Records of Convocation [complete set] Mixed media product

Edited by Gerald (Author) Bray

Part of the Records of Convocation series

Mixed media product

Description

First full publication of the Convocation Records, a vital source of our knowledge for the Church of England, providing crucial evidence for historians. Largely unpublished hitherto, the materials contained in The Records of Convocation have been drawn from a variety of sources.

They make available, for the first time, the fullest possible account of the convocations which stood at the very heart of the nation's life throughout most of the medieval and early modern period.

The Records of Convocation contain the minutes of clergy synods, the legislation passed by them, tax assessments imposed by the king onthe clergy, and accounts of the great debates about religious reformation and reform.
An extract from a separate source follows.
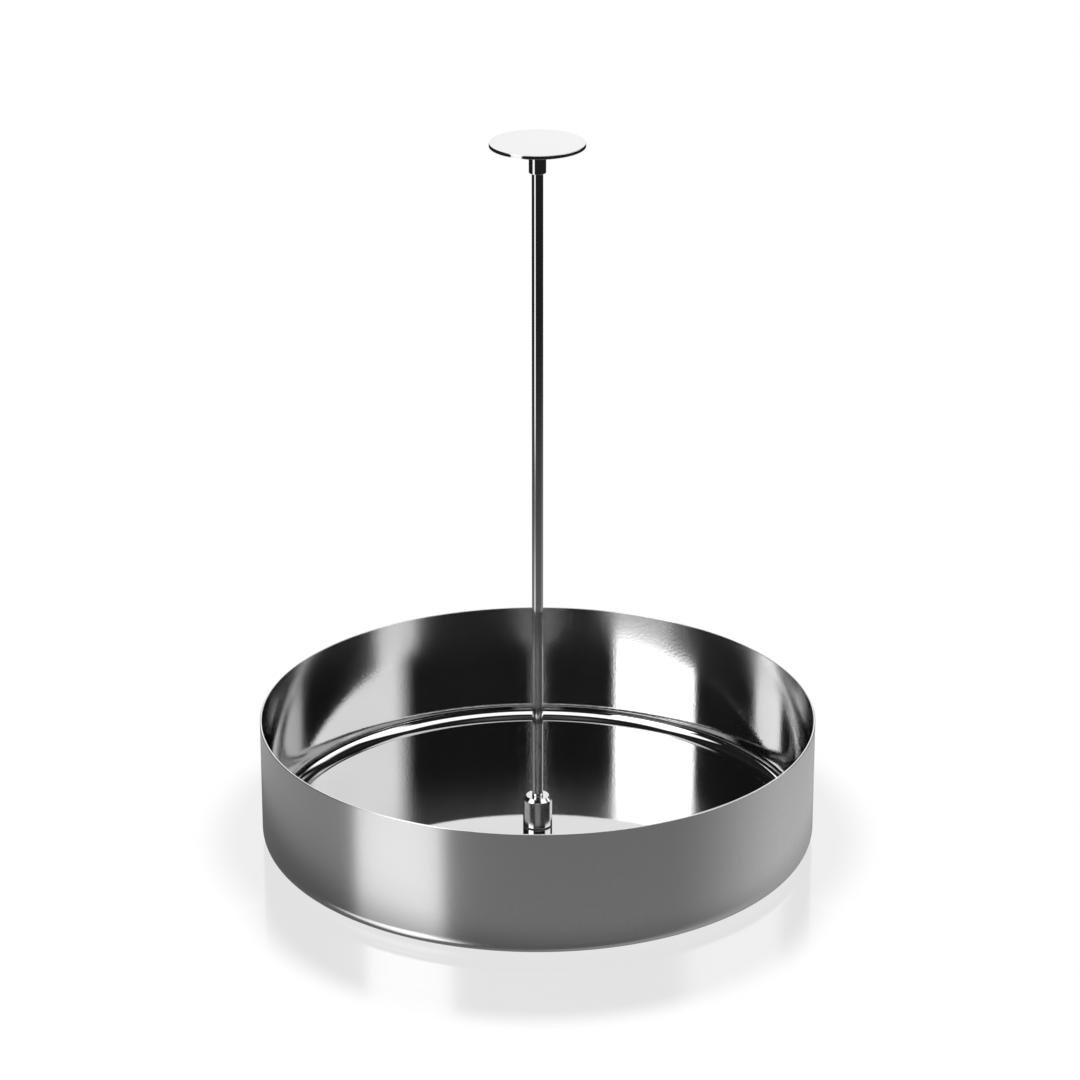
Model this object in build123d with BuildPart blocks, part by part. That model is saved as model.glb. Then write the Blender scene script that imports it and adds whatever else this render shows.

The core of this edition relates to the convocations of the Church of England, beginning in 1313.

Ten volumes are devoted to the province of Canterbury, containing all the records surviving from 1313 until the revival of convocation by the Victorians after over a century's suspension in 1852.

Scholars will find the materials for the period 1489-1666 of particular interest, as the original records were burnt in the great fire of London and have been reconstructed from copies and allusions found elsewhere. In addition, this series makes available in print for the first time the records of the convocation of the Church of Ireland, covering the period from 1101, when the first reforming synod in Ireland is recorded, to its disestablishment in 1869.

There are also two volumes of records of the Manx convocation.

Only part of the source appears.